Decreased mitochondrial DNA content in association with exposure to polycyclic aromatic hydrocarbons in house dust during wintertime : from a population enquiry to cell culture
Faculty of Pharmaceutical, Biomedical and Veterinary Sciences . Biomedical Sciences
Engineering sciences. Technology
, p. 1-8
University of Antwerp
Polycyclic aromatic hydrocarbons (PAHs) are widespread environmental pollutants that are formed in combustion processes. At the cellular level, exposure to PAHs causes oxidative stress and/or some of it congeners bind to DNA, which may interact with mitochondrial function. However, the influence of these pollutants on mitochondrial DNA (mtDNA) content remains largely unknown. We determined whether indoor exposure to PAHs is associated with mitochondrial damage as represented by blood mtDNA content. Blood mtDNA content (ratio mitochondrial/nuclear DNA copy number) was determined by real-time qPCR in 46 persons, both in winter and summer. Indoor PAH exposure was estimated by measuring PAHs in sedimented house dust, including 6 volatile PAHs and 8 non-volatile PAHs. Biomarkers of oxidative stress at the level of DNA and lipid peroxidation were measured. In addition to the epidemiologic enquiry, we exposed human TK6 cells during 24 h at various concentrations (range: 0 to 500 mu M) of benzo(a) pyrene and determined mtDNA content.
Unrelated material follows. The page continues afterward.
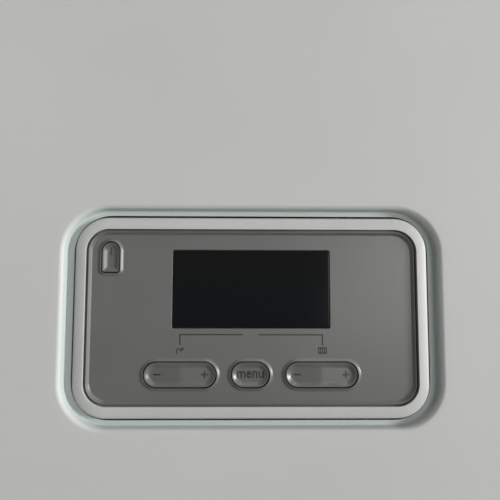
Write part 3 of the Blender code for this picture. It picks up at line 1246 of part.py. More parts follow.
def make_pressure_sensor():
    centre = (RETURN_X, 0, BRANCH_Z)
    seat = SENSOR_SEAT_Y
    end = seat - SENSOR_BODY_LENGTH
    small = SENSOR_BODY_RADIUS * 0.6
    profile = [(0, seat), (small, seat), (small, seat - SENSOR_BODY_LENGTH / 4)]
    profile += [(SENSOR_BODY_RADIUS, seat - SENSOR_BODY_LENGTH / 4)]
    profile += [(SENSOR_BODY_RADIUS, end + SENSOR_BODY_LENGTH / 4), (small, end + SENSOR_BODY_LENGTH / 4)]
    profile += [(small, end), (0, end)]
    return finish(turned("pressure_sensor", profile, centre, "y", 16), "stainless steel")


# Electrics


def make_electrical_plate():
    """A sheet in front of the expansion vessel, with a flange back to the back plate and a clip rail."""
    back = -BACK_SHEET - SEAT_GAP
    outline = [(PLATE_LEFT, PLATE_FRONT), (PLATE_RIGHT, PLATE_FRONT), (PLATE_RIGHT, back)]
    outline += [(PLATE_RIGHT - PLATE_SHEET, back), (PLATE_RIGHT - PLATE_SHEET, PLATE_Y)]
    outline.append((PLATE_LEFT, PLATE_Y))
    plate = prism("electrical_plate", outline, PLATE_BOTTOM, PLATE_TOP, "z")
    half = RAIL_STRIP / 2
    reach = CONTACTOR_PITCH * CONTACTORS / 2
    fuse(
        plate,
        block(
            "rail",
            (PLATE_MIDDLE - reach, PLATE_MIDDLE + reach),
            (PLATE_FRONT - RAIL_DEPTH, PLATE_FRONT + FUSE_DEPTH),
            (CONTACTOR_Z - half, CONTACTOR_Z + half),
        ),
    )
    for x, z in board_posts():
        reach = (PLATE_FRONT - BOARD_POST, PLATE_FRONT + FUSE_DEPTH)
        fuse(plate, rod("post", BOARD_POST_RADIUS, *reach, (x, 0, z), "y", 10))
    return finish(plate, "zinc steel")


def board_posts():
    wide = POWER_BOARD_WIDTH / 2 - 2 * BOARD_POST_RADIUS
    high = POWER_BOARD_HEIGHT / 2 - 2 * BOARD_POST_RADIUS
    return [(PLATE_MIDDLE + a * wide, POWER_BOARD_Z + b * high) for a in (-1, 1) for b in (-1, 1)]


def stepped(depth, height, z, steps):
    """A modular device's outline from the side, with its front drawn in by steps."""
    rear = PLATE_FRONT - RAIL_DEPTH - SEAT_GAP
    half = height / 2
    lower = [(rear - depth * reach, z - half * share) for share, reach in steps]
    return [(rear, z - half)] + lower + [(y, 2 * z - low) for y, low in lower[::-1]] + [(rear, z + half)]


CONTACTOR_SHARES = [(1.0, 0.55), (0.62, 0.55), (0.62, 0.85), (0.45, 0.85), (0.45, 1.0)]


def make_contactors():
    first = PLATE_MIDDLE - CONTACTOR_PITCH * (CONTACTORS - 1) / 2
    outline = stepped(CONTACTOR_DEPTH, CONTACTOR_HEIGHT, CONTACTOR_Z, CONTACTOR_SHARES)
    for turn in range(CONTACTORS):
        x = first + turn * CONTACTOR_PITCH
        half = CONTACTOR_WIDTH / 2
        piece = prism(f"contactor_{turn + 1}", outline, x - half, x + half, "x")
        finish(piece, "light plastic")


# Parts on the power board, as shares of its half sizes and of its post height
POWER_PART_SHARES = [
    (-0.70, 0.45, 0.16, 0.30, 2.4),
    (-0.30, 0.45, 0.16, 0.30, 2.4),
    (0.10, 0.45, 0.16, 0.30, 2.4),
    (0.62, 0.40, 0.26, 0.38, 3.6),
    (0.55, -0.45, 0.22, 0.14, 1.6),
    (-0.10, -0.30, 0.18, 0.18, 0.6),
    (-0.70, -0.40, 0.12, 0.34, 1.8),
]


def make_power_board():
    half_wide, half_high = POWER_BOARD_WIDTH / 2, POWER_BOARD_HEIGHT / 2
    rear = PLATE_FRONT - BOARD_POST - SEAT_GAP
    front = rear - BOARD_THICK
    x_range = (PLATE_MIDDLE - half_wide, PLATE_MIDDLE + half_wide)
    board = block("power_board", x_range, (front, rear), (POWER_BOARD_BOTTOM, POWER_BOARD_TOP))
    for share_x, share_z, wide, high, tall in POWER_PART_SHARES:
        x, z = PLATE_MIDDLE + share_x * half_wide, POWER_BOARD_Z + share_z * half_high
        x_range = (x - wide * half_wide, x + wide * half_wide)
        z_range = (z - high * half_high, z + high * half_high)
        fuse(board, block("device", x_range, (front - tall * BOARD_POST, front + FUSE_DEPTH), z_range))
    half = 2 * PANEL_CABLE_RADIUS
    x_range = (PANEL_CABLE_X - half, PANEL_CABLE_X + half)
    z_range = (POWER_BOARD_BOTTOM, POWER_BOARD_BOTTOM + 2 * half)
    fuse(board, block("socket", x_range, (CABLE_SEAT_Y - half, front + FUSE_DEPTH), z_range))
    return finish(board, "circuit board")


def make_terminal_block():
    rear = PLATE_FRONT - SEAT_GAP
    half = TERMINAL_HEIGHT / 2
    front, middle = rear - TERMINAL_DEPTH, rear - TERMINAL_DEPTH * 0.6
    outline = [(rear, TERMINAL_Z - half), (middle, TERMINAL_Z - half), (front, TERMINAL_Z - half / 2)]
    outline += [(front, TERMINAL_Z + half / 2), (middle, TERMINAL_Z + half), (rear, TERMINAL_Z + half)]
    left = PLATE_MIDDLE - TERMINAL_WIDTH / 2
    terminal = prism("terminal_block", outline, left, left + TERMINAL_WIDTH, "x")
    pitch = TERMINAL_WIDTH / POLES
    for pole in range(1, POLES):
        x = left + pole * pitch
        y_range = (rear - TERMINAL_DEPTH - CUT_OVERRUN, rear - TERMINAL_DEPTH * 0.7)
        z_range = (TERMINAL_Z - half - CUT_OVERRUN, TERMINAL_Z + half + CUT_OVERRUN)
        cut(terminal, block("slot", (x - pitch * 0.04, x + pitch * 0.04), y_range, z_range))
    return finish(terminal, "light plastic")


def make_cable_gland():
    """The supply cable's gland in the bottom plate, open down its middle."""
    centre = (GLAND_X, GLAND_Y, 0)
    bottom = -HALF_HEIGHT
    low, high = bottom - GLAND_BELOW, bottom + SHEET + GLAND_ABOVE
    gland = turned(
        "cable_gland",
        [
            (GLAND_BORE, low),
            (GLAND_RADIUS * 0.85, low),
            (GLAND_RADIUS, low + GLAND_BELOW / 4),
            (GLAND_RADIUS, high),
            (GLAND_BORE, high),
        ],
        centre,
    )
    below, above = bottom - SEAT_GAP, bottom + SHEET + SEAT_GAP
    for start, end in ((below - GLAND_BELOW / 3, below), (above, above + GLAND_ABOVE / 2)):
        nut = hexagon("nut", GLAND_NUT, start, end, centre)
        reach = (start - CUT_OVERRUN, end + CUT_OVERRUN)
        cut(nut, rod("nut bore", (GLAND_BORE + GLAND_RADIUS) / 2, *reach, centre))
        fuse(gland, nut)
    return finish(gland, "light plastic")


def make_cables():
    """The heater harness and the panel's cable, both held from end to end."""
    first_x = PLATE_MIDDLE - CONTACTOR_PITCH
    contactor_top = CONTACTOR_Z + CONTACTOR_HEIGHT / 2
    cover_top = HEATER_FLANGE_TOP + 2 * SEAT_GAP + COVER_CAP_HEIGHT
    level = max(contactor_top, cover_top) + HARNESS_BEND + HARNESS_RADIUS
    corners = [(first_x, PIPE_Y, contactor_top + SEAT_GAP), (first_x, PIPE_Y, level)]
    corners += [(JACKET_X, PIPE_Y, level), (JACKET_X, PIPE_Y, cover_top)]
    harness = tube("heater_harness", bent(corners, HARNESS_BEND), HARNESS_RADIUS, sides=10)
    finish(harness, "rubber")
    x = PANEL_CABLE_X
    rise_y = (CABLE_SEAT_Y + BRACKET_FRONT) / 2
    turn_z = POWER_BOARD_BOTTOM - 2 * PANEL_CABLE_BEND
    corners = [(x, SOCKET_REAR + SEAT_GAP, PANEL_CABLE_Z), (x, rise_y, PANEL_CABLE_Z)]
    corners += [(x, rise_y, turn_z), (x, CABLE_SEAT_Y, turn_z)]
    corners.append((x, CABLE_SEAT_Y, POWER_BOARD_BOTTOM - SEAT_GAP))
    cable = tube("panel_cable", bent(corners, PANEL_CABLE_BEND), PANEL_CABLE_RADIUS, sides=8)
    finish(cable, "rubber")


def main():
    for left_over in list(bpy.data.objects):
        bpy.data.objects.remove(left_over)
    make_front_cover()
    make_side_panel("side_panel_left", -1)
    make_side_panel("side_panel_right", 1)
    finish(flat_sheet("top_plate", 1), "painted steel")
    make_bottom_plate()
    make_back_plate()
    make_wall_bracket()
    make_cover_screws()
    make_panel_bezel()
    make_panel_face()
    make_keys()
    make_display()
    make_panel_board()
    make_panel_housing()
    make_panel_bracket()
    make_expansion_vessel()
    make_exchanger()
    make_heater()
    make_flange_fittings()
    make_connections()
    make_pipes()
    make_pump()
    make_safety_valve()
    make_filling_cock()
    make_pressure_sensor()
    make_electrical_plate()
    make_contactors()
    make_power_board()
    make_terminal_block()
    make_cable_gland()
    make_cables()


main()
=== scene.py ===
# %% [markdown]
# # A wall-hung electric boiler, dressed for its photograph
#
# The boiler's solids are already made and measured, and this file is a lesson in dressing them. It loads
# them as a fixed frame, lays finer shapes over those that are seen closely, and gives every surface the
# finish of the real one. The frame is in metres, with +Z up and the front facing -Y. A maker measures in
# millimetres, so shapes are drawn in those, and MM turns them to metres once a piece is done.

# %% Tools and frame
import json
from math import cos, degrees, pi, radians, sin, tan

import bmesh
import bpy
from mathutils import Matrix, Vector
from mathutils.geometry import delaunay_2d_cdt


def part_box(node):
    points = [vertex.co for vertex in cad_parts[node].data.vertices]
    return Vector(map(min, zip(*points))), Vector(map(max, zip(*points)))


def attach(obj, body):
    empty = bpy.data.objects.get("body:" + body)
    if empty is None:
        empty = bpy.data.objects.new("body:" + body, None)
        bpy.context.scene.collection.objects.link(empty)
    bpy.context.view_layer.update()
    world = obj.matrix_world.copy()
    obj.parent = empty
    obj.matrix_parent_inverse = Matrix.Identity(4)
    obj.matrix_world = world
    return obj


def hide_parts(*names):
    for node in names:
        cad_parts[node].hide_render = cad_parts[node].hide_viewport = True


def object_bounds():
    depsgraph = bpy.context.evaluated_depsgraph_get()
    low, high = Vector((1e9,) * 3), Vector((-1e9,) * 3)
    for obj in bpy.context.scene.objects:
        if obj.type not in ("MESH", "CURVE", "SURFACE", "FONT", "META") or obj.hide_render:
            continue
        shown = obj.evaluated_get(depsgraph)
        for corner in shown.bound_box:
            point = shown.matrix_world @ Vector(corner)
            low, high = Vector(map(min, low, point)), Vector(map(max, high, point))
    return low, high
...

Mean blood mtDNA content averaged (+/- SD) 0.95 +/- 0.185. The median PAH content amounted 554.1 ng/g dust (25th-75th percentile: 390.7-767.3) and 1385 ng/g dust (25th-75th percentile: 1000-1980) in winter for volatile and non-volatile PAHs respectively. Independent for gender, age, BMI and the consumption of grilled meat or fish, blood mtDNA content decreased by 9.85% (95% CI: -15.16 to -4.2; p = 0.002) for each doubling of non-volatile PAH content in the house dust in winter. The corresponding estimate for volatile PAHs was -7.3% (95% CI: -13.71 to -0.42; p = 0.04). Measurements of oxidative stress were not correlated with PAH exposure. During summer months no association was found between mtDNA content and PAH concentration. The ability of benzo(a)pyrene (range 0 mu M to 500 mu M) to lower mtDNA content was confirmed in vitro in human TK6 cells. Based on these findings, mtDNA content can be a target of PAH toxicity in humans.